> **AIM**: In the listing below, locate the line that contains "in its bore." and the line that contains "cad_parts[obj.name] = obj". Restate word for word those two lines and every line between them, and nothing else.

╭─ DATA LINES

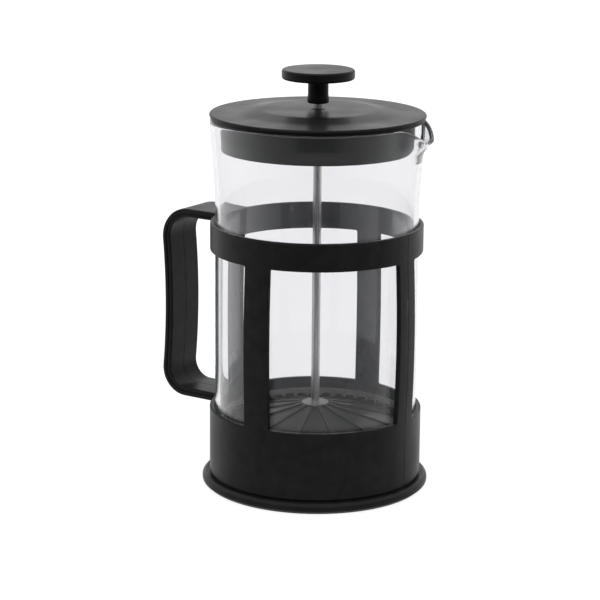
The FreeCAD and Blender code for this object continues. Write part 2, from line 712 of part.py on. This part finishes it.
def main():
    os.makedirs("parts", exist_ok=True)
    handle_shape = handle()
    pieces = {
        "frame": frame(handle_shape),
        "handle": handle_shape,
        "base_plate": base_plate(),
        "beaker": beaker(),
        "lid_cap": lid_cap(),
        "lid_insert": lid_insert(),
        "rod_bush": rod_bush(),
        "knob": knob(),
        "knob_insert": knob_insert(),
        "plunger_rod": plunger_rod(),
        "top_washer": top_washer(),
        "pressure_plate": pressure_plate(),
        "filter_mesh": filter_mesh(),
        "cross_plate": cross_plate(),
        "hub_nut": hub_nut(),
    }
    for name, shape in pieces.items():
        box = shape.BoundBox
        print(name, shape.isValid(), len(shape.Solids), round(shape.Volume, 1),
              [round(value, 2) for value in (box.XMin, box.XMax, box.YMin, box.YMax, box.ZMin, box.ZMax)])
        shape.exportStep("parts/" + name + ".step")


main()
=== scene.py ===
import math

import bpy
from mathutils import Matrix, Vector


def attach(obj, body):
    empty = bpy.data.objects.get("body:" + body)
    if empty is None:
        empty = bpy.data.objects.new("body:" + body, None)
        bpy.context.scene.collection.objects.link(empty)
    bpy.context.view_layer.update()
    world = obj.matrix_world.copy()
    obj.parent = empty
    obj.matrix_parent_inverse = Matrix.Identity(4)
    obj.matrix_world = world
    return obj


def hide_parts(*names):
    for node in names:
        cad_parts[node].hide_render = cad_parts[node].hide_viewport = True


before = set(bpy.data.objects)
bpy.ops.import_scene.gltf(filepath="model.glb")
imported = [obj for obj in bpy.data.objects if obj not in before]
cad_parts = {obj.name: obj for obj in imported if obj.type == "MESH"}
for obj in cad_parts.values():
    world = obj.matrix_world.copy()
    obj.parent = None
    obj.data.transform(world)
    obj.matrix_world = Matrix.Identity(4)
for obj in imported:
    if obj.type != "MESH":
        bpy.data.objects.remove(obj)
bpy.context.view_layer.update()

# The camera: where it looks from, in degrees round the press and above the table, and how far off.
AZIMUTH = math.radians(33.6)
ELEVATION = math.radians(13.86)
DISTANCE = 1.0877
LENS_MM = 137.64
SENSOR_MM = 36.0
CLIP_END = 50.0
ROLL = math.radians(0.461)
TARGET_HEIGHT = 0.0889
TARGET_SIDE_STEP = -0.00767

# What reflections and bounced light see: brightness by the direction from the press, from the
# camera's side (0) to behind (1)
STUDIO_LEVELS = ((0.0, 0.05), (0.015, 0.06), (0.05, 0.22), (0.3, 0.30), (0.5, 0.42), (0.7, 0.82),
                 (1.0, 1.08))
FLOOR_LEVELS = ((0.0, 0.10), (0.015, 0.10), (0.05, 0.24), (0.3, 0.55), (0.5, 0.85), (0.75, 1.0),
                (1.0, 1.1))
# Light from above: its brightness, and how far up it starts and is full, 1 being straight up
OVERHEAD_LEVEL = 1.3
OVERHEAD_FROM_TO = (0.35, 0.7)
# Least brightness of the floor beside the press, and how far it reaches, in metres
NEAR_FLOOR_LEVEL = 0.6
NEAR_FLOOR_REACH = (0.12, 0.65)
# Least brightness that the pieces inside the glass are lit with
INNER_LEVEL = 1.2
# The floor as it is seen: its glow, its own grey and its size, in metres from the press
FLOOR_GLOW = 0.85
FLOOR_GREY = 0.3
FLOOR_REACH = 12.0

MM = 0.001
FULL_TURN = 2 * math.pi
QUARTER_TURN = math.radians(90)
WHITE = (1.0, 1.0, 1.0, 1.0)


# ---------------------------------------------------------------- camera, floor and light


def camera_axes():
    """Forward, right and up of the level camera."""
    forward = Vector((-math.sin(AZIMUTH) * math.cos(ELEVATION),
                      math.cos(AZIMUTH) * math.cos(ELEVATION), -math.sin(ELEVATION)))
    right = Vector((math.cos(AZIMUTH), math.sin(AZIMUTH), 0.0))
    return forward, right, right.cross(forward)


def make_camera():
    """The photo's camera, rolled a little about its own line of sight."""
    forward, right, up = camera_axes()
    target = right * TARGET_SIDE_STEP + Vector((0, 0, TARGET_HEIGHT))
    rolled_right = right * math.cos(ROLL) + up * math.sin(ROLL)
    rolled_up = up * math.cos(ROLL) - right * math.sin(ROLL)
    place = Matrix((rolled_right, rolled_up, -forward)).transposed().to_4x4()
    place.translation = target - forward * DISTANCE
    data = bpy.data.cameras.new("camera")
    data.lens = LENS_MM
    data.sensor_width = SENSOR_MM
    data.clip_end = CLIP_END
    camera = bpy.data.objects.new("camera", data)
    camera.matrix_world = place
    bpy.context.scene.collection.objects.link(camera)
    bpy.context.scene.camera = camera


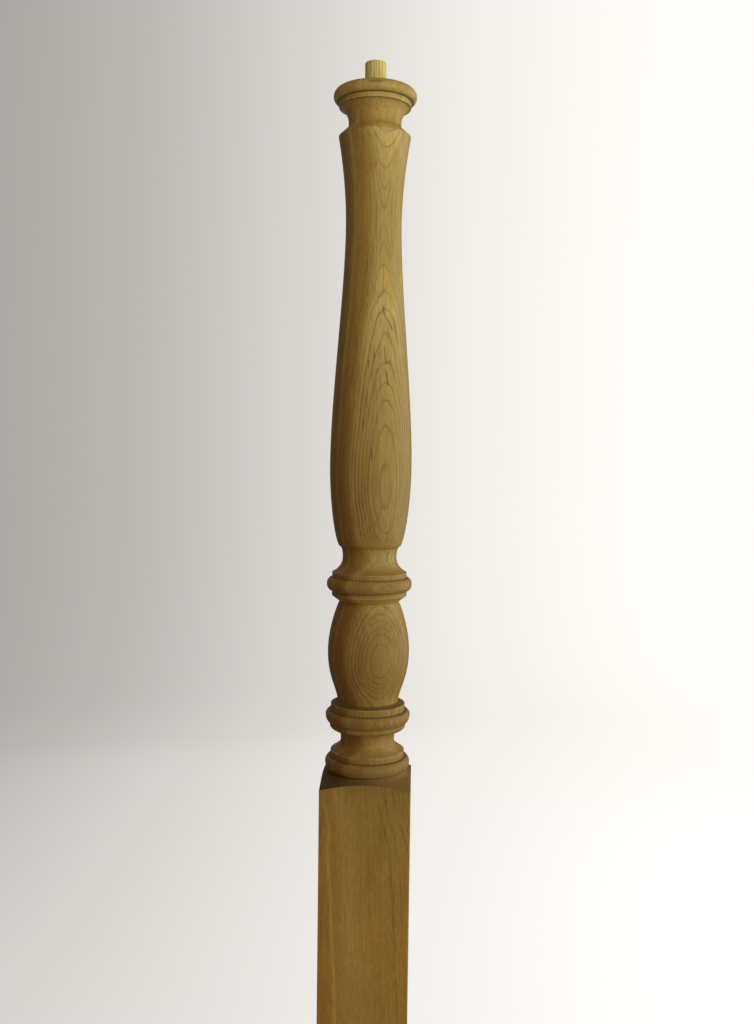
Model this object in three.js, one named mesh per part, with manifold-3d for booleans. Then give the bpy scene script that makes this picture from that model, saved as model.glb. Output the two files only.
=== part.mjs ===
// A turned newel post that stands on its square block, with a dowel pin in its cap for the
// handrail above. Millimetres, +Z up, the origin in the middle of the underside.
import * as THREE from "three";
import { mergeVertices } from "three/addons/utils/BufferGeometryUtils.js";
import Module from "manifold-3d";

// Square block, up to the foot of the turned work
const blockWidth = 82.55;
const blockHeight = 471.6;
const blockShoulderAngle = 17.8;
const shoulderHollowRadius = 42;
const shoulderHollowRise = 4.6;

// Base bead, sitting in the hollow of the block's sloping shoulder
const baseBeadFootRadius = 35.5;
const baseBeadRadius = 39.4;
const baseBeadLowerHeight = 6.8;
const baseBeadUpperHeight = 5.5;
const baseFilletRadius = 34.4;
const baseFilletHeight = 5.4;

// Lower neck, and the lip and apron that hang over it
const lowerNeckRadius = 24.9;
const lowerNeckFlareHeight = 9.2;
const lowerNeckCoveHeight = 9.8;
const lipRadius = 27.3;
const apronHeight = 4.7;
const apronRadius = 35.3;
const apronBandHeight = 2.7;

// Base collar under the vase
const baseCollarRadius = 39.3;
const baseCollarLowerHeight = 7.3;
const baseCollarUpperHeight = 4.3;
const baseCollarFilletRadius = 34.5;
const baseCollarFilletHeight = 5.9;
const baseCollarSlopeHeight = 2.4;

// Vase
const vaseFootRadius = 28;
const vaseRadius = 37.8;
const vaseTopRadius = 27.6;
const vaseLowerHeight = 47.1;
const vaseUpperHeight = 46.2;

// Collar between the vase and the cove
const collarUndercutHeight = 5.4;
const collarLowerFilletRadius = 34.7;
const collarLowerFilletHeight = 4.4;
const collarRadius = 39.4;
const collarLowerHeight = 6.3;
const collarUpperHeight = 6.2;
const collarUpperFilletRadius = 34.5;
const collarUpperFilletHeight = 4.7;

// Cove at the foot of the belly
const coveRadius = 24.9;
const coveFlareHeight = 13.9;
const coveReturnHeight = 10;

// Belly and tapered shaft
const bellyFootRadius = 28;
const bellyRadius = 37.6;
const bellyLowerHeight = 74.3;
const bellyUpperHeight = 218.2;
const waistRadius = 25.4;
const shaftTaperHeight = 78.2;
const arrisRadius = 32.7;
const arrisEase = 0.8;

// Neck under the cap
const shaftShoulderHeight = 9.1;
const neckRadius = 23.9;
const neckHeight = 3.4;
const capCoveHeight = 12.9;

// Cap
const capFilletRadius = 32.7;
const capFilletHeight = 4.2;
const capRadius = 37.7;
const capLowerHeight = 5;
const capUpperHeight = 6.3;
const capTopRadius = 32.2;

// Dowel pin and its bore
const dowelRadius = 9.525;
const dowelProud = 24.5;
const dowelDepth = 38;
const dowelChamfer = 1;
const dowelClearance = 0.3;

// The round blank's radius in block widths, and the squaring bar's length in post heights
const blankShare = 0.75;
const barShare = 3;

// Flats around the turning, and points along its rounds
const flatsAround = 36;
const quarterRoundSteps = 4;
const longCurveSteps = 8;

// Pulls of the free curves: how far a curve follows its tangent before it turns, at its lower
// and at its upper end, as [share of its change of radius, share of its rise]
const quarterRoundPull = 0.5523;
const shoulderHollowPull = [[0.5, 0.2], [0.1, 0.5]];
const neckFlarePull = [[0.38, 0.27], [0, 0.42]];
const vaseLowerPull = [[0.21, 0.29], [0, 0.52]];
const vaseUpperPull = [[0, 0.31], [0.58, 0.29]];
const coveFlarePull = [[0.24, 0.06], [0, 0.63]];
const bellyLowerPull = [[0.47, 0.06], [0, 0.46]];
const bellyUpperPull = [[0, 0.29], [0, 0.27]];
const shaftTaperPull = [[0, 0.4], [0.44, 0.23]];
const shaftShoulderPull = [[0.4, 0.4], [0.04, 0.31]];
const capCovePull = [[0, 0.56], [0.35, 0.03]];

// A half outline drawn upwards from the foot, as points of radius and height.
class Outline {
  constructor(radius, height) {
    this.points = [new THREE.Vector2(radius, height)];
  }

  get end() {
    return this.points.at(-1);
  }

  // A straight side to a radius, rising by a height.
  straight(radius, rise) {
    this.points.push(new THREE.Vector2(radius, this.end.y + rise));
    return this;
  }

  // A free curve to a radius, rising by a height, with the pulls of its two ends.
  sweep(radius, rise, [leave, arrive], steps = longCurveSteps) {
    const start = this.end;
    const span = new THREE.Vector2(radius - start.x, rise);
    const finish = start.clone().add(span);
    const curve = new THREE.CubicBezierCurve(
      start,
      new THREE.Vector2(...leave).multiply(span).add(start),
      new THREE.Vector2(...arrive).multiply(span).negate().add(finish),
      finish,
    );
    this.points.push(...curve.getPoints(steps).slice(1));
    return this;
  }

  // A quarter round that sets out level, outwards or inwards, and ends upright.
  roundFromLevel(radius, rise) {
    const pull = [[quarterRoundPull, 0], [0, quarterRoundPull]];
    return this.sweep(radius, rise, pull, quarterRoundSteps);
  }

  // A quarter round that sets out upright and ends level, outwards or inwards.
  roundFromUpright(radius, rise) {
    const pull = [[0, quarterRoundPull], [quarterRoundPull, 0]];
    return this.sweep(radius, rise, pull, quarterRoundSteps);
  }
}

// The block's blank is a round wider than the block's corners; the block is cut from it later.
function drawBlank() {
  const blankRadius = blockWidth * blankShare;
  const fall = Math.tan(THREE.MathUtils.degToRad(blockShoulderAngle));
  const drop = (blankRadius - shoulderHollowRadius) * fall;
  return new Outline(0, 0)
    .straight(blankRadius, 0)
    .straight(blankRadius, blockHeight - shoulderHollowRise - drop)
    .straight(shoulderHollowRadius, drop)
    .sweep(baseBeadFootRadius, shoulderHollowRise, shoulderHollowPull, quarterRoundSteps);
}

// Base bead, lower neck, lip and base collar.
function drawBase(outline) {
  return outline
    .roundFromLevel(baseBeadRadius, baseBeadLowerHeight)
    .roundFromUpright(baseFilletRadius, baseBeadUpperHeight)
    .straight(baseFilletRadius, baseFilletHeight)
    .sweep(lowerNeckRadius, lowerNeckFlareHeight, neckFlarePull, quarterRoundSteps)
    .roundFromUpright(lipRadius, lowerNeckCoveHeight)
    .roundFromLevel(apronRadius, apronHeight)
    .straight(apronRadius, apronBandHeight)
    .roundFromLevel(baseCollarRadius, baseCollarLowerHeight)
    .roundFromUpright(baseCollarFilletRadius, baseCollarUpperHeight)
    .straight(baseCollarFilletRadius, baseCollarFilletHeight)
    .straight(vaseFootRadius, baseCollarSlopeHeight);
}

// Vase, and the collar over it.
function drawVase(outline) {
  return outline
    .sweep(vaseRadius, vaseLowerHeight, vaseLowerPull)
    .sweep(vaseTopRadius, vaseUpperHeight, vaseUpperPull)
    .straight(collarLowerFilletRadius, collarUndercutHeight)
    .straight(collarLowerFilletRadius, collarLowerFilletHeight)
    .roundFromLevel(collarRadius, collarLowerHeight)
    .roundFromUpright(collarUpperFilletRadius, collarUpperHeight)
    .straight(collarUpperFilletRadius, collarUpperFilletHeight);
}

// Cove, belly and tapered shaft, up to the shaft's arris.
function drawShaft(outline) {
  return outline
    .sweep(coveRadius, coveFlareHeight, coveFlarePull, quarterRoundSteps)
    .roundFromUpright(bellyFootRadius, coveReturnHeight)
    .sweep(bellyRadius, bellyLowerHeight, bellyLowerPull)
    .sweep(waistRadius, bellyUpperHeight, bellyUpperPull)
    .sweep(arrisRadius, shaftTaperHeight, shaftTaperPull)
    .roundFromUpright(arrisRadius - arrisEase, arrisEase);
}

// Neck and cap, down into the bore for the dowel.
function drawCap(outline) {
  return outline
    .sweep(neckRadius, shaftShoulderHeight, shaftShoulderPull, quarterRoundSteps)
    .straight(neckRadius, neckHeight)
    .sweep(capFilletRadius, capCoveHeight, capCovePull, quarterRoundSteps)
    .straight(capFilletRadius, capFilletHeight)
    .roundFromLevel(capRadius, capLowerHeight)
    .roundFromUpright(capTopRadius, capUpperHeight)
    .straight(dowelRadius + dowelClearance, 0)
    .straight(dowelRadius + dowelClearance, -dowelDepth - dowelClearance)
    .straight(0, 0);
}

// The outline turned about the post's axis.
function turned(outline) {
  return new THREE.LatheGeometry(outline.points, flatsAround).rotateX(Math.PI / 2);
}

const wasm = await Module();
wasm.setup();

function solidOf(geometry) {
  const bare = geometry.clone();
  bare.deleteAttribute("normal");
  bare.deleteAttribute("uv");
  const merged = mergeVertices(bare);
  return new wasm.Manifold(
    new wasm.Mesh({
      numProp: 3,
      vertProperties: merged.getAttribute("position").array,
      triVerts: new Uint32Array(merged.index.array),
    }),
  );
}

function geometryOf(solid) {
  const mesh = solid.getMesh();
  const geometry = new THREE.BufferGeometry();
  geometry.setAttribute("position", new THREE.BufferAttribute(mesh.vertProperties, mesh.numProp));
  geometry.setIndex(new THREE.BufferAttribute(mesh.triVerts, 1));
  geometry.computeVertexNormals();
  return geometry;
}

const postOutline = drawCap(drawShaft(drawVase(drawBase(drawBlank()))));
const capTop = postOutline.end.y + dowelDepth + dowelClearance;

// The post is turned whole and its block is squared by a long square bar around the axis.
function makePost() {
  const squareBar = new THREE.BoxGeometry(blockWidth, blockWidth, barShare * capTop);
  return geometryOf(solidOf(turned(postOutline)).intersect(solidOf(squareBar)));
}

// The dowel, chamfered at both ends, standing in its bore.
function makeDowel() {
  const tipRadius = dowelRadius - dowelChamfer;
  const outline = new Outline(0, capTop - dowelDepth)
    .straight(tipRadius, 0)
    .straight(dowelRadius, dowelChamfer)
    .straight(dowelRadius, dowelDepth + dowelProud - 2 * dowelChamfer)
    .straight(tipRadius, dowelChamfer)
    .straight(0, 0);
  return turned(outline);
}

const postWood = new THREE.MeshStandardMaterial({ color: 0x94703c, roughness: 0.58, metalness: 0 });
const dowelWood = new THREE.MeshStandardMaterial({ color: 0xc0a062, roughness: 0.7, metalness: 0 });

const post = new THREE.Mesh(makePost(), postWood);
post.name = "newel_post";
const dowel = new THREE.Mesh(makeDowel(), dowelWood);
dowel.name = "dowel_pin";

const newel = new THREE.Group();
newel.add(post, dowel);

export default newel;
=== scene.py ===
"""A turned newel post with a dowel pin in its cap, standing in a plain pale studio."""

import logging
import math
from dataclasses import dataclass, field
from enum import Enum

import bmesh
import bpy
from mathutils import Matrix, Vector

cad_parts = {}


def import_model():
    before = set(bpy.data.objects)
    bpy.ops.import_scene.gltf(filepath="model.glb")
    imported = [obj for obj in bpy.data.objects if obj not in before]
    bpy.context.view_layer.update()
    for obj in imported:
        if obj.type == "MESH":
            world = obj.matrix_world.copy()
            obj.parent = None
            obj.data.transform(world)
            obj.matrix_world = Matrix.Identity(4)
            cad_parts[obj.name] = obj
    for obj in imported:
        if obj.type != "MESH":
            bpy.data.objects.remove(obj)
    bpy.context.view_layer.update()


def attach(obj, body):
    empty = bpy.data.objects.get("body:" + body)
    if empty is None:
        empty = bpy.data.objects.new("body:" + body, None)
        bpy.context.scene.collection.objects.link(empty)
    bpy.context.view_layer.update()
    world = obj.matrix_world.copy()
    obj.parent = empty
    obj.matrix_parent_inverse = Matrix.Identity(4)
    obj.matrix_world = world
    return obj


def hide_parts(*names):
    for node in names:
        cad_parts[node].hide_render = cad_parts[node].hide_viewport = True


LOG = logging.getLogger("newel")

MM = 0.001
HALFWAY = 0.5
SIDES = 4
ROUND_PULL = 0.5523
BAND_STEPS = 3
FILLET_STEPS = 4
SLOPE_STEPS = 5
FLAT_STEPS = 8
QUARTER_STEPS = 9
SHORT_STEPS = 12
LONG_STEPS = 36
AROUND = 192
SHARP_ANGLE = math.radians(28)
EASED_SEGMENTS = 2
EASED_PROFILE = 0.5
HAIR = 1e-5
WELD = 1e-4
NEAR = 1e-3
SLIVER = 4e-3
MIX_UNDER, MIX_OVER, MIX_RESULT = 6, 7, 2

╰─

> **THE OUTPUT**:
// The dowel, chamfered at both ends, standing in its bore.
function makeDowel() {
  const tipRadius = dowelRadius - dowelChamfer;
  const outline = new Outline(0, capTop - dowelDepth)
    .straight(tipRadius, 0)
    .straight(dowelRadius, dowelChamfer)
    .straight(dowelRadius, dowelDepth + dowelProud - 2 * dowelChamfer)
    .straight(tipRadius, dowelChamfer)
    .straight(0, 0);
  return turned(outline);
}

const postWood = new THREE.MeshStandardMaterial({ color: 0x94703c, roughness: 0.58, metalness: 0 });
const dowelWood = new THREE.MeshStandardMaterial({ color: 0xc0a062, roughness: 0.7, metalness: 0 });

const post = new THREE.Mesh(makePost(), postWood);
post.name = "newel_post";
const dowel = new THREE.Mesh(makeDowel(), dowelWood);
dowel.name = "dowel_pin";

const newel = new THREE.Group();
newel.add(post, dowel);

export default newel;
=== scene.py ===
"""A turned newel post with a dowel pin in its cap, standing in a plain pale studio."""

import logging
import math
from dataclasses import dataclass, field
from enum import Enum

import bmesh
import bpy
from mathutils import Matrix, Vector

cad_parts = {}


def import_model():
    before = set(bpy.data.objects)
    bpy.ops.import_scene.gltf(filepath="model.glb")
    imported = [obj for obj in bpy.data.objects if obj not in before]
    bpy.context.view_layer.update()
    for obj in imported:
        if obj.type == "MESH":
            world = obj.matrix_world.copy()
            obj.parent = None
            obj.data.transform(world)
            obj.matrix_world = Matrix.Identity(4)
            cad_parts[obj.name] = obj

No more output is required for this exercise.